··· Given records

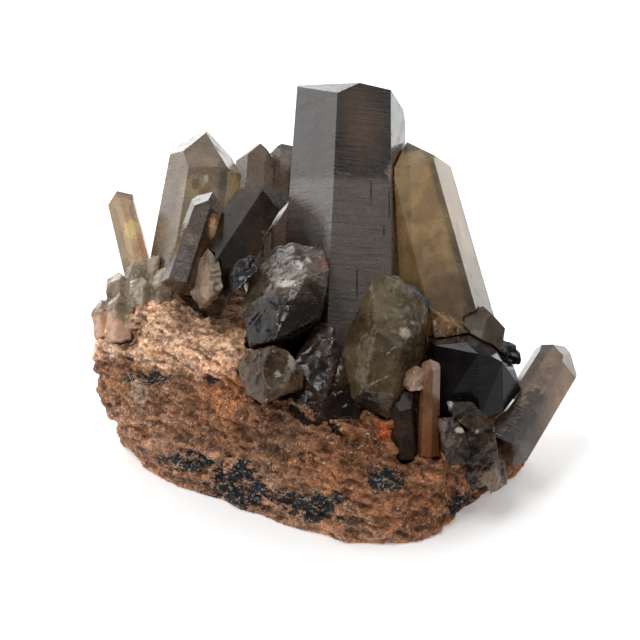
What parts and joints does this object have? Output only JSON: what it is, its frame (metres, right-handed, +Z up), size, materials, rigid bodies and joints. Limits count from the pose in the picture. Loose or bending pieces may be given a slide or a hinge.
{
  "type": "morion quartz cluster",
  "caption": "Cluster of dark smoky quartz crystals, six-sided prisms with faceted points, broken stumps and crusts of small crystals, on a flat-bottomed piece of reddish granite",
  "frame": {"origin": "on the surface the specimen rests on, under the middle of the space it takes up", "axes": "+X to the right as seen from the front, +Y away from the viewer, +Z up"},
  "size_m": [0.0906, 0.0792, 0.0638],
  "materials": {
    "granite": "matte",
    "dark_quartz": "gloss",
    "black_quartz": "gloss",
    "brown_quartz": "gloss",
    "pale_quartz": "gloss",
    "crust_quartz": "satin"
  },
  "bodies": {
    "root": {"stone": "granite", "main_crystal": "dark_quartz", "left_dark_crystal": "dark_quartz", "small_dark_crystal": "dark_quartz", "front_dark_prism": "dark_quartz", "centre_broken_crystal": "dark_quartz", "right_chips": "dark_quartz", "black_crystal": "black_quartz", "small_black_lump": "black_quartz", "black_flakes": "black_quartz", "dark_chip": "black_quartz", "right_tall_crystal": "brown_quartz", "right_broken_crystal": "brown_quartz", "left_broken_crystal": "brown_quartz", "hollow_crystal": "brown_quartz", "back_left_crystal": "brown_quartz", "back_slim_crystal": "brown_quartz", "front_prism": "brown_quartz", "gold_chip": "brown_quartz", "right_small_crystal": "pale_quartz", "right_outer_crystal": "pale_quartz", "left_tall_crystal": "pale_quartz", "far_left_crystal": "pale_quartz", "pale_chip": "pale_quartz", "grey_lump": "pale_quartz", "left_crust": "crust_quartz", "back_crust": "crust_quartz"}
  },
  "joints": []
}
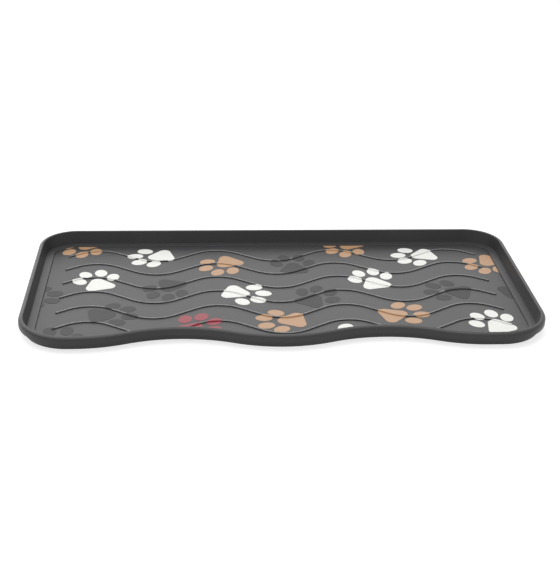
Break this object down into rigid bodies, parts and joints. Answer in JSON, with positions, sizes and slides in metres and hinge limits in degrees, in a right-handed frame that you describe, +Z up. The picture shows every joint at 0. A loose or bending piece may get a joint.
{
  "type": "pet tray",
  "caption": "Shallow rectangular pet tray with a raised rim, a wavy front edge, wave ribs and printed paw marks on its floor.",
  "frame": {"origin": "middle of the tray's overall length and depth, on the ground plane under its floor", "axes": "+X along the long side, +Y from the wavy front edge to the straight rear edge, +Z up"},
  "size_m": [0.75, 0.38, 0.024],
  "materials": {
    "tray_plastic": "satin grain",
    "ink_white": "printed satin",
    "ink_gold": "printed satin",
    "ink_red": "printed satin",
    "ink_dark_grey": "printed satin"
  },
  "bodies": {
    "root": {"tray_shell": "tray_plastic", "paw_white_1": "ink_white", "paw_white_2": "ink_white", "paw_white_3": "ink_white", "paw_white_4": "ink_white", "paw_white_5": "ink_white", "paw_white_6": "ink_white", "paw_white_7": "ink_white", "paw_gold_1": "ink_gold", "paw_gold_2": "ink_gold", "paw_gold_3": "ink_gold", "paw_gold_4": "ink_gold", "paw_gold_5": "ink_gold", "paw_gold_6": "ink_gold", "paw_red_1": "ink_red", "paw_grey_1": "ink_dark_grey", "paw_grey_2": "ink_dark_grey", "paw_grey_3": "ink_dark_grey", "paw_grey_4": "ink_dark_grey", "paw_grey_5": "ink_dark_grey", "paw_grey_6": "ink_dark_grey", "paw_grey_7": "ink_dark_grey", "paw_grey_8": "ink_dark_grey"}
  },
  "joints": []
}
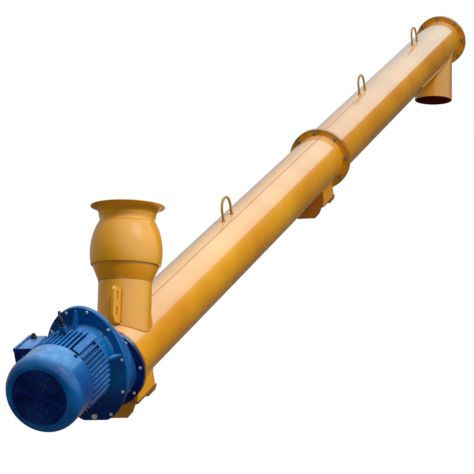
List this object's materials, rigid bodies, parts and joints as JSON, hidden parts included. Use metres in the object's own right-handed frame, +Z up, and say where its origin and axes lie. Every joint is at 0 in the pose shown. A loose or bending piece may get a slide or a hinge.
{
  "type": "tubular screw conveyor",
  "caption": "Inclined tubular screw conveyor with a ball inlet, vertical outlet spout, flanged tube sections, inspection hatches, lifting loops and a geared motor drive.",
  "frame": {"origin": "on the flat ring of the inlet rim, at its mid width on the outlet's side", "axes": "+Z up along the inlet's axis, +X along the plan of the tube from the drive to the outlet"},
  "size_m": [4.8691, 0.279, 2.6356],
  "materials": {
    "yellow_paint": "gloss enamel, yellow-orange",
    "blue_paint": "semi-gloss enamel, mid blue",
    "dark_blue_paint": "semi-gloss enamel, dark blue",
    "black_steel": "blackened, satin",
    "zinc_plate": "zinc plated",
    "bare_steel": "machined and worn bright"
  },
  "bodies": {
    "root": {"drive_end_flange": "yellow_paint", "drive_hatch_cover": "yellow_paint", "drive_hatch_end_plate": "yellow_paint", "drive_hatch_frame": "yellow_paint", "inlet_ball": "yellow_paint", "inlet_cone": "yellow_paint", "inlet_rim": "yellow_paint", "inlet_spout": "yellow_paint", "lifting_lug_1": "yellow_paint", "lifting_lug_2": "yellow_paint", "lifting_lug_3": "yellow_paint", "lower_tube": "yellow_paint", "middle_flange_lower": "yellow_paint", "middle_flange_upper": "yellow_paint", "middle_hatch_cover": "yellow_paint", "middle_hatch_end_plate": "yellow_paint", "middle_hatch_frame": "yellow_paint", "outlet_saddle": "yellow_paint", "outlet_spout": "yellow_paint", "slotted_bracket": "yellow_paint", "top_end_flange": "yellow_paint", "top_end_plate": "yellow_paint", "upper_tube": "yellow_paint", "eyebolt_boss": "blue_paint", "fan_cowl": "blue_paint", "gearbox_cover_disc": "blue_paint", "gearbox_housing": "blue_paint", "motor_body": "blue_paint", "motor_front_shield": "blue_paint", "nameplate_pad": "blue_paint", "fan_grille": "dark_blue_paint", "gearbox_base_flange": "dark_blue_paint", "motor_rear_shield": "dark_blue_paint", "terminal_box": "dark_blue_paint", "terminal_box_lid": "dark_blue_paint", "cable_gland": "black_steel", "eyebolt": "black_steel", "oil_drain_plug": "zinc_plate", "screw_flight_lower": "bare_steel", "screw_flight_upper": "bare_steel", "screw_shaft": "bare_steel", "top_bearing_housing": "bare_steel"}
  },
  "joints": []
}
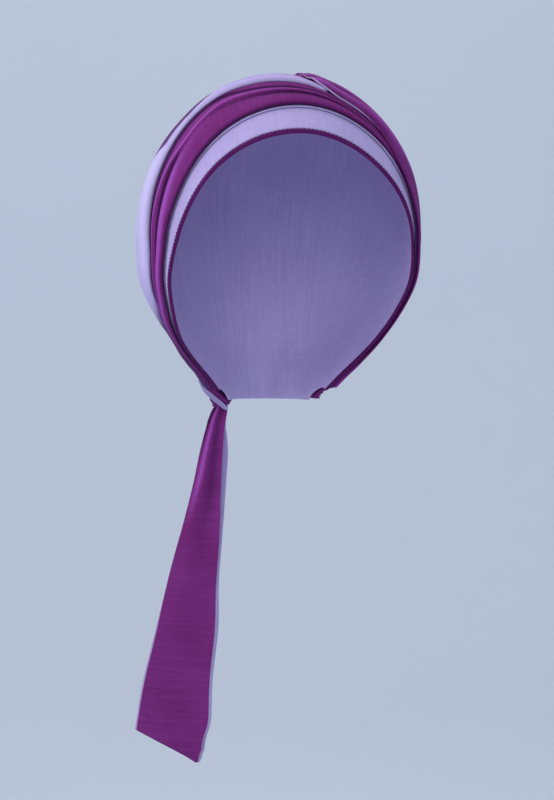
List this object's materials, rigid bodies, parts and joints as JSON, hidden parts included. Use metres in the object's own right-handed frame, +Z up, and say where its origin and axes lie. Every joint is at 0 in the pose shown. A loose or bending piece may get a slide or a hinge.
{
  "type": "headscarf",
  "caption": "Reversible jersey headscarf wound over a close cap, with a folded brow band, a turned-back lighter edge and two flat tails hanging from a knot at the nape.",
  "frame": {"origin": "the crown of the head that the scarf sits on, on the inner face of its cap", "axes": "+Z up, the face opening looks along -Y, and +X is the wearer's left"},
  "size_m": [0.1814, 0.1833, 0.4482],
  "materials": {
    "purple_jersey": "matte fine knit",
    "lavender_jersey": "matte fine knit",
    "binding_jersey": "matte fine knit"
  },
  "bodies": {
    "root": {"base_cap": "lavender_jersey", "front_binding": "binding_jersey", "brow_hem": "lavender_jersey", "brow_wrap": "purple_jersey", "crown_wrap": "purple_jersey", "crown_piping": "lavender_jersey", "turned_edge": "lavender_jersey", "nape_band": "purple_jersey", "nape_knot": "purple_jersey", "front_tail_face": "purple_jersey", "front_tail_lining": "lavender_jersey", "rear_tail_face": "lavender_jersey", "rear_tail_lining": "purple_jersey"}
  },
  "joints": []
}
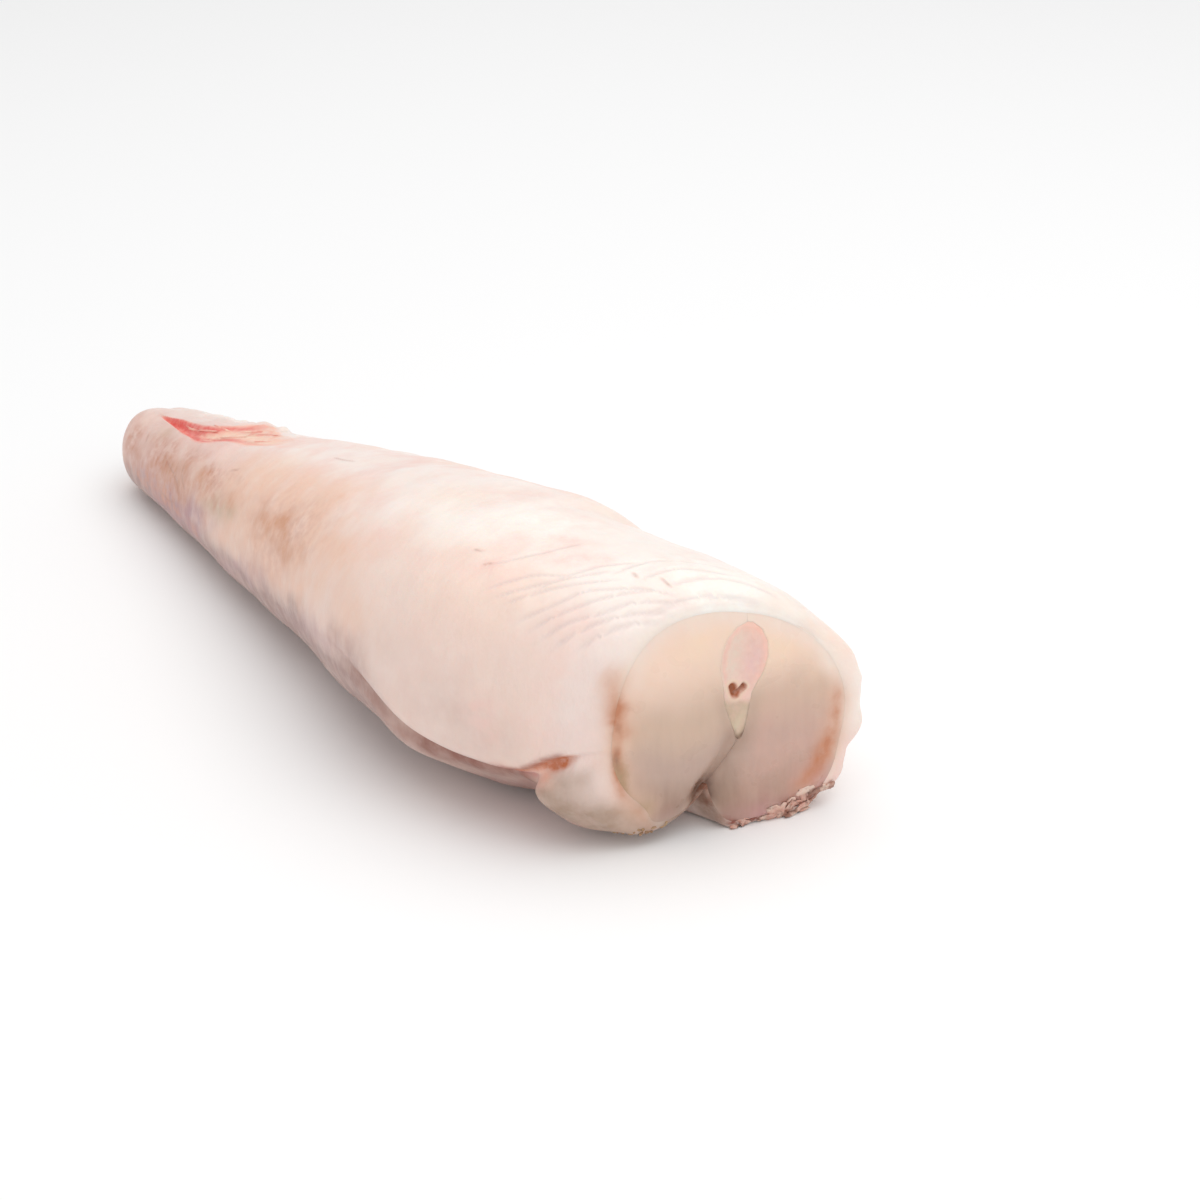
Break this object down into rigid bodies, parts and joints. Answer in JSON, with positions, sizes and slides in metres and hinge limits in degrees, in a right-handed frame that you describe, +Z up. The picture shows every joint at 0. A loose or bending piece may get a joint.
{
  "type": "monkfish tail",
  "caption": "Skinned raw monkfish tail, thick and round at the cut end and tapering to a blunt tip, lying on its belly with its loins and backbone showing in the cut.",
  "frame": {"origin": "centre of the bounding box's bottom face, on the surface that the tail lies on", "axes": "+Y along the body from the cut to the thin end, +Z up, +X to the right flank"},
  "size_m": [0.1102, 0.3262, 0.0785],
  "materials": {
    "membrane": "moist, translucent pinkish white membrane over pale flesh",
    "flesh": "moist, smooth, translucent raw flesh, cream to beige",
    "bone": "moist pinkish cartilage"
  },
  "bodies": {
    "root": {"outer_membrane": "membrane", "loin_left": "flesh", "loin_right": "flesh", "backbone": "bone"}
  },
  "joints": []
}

······

# Stated goal:
Filter out every line that lacks the word "with", and copy the rest.

# Task solution:
  "caption": "Cluster of dark smoky quartz crystals, six-sided prisms with faceted points, broken stumps and crusts of small crystals, on a flat-bottomed piece of reddish granite",
Break this object down into rigid bodies, parts and joints. Answer in JSON, with positions, sizes and slides in metres and hinge limits in degrees, in a right-handed frame that you describe, +Z up. The picture shows every joint at 0. A loose or bending piece may get a joint.
  "caption": "Shallow rectangular pet tray with a raised rim, a wavy front edge, wave ribs and printed paw marks on its floor.",
  "caption": "Inclined tubular screw conveyor with a ball inlet, vertical outlet spout, flanged tube sections, inspection hatches, lifting loops and a geared motor drive.",
  "caption": "Reversible jersey headscarf wound over a close cap, with a folded brow band, a turned-back lighter edge and two flat tails hanging from a knot at the nape.",
Break this object down into rigid bodies, parts and joints. Answer in JSON, with positions, sizes and slides in metres and hinge limits in degrees, in a right-handed frame that you describe, +Z up. The picture shows every joint at 0. A loose or bending piece may get a joint.
  "caption": "Skinned raw monkfish tail, thick and round at the cut end and tapering to a blunt tip, lying on its belly with its loins and backbone showing in the cut.",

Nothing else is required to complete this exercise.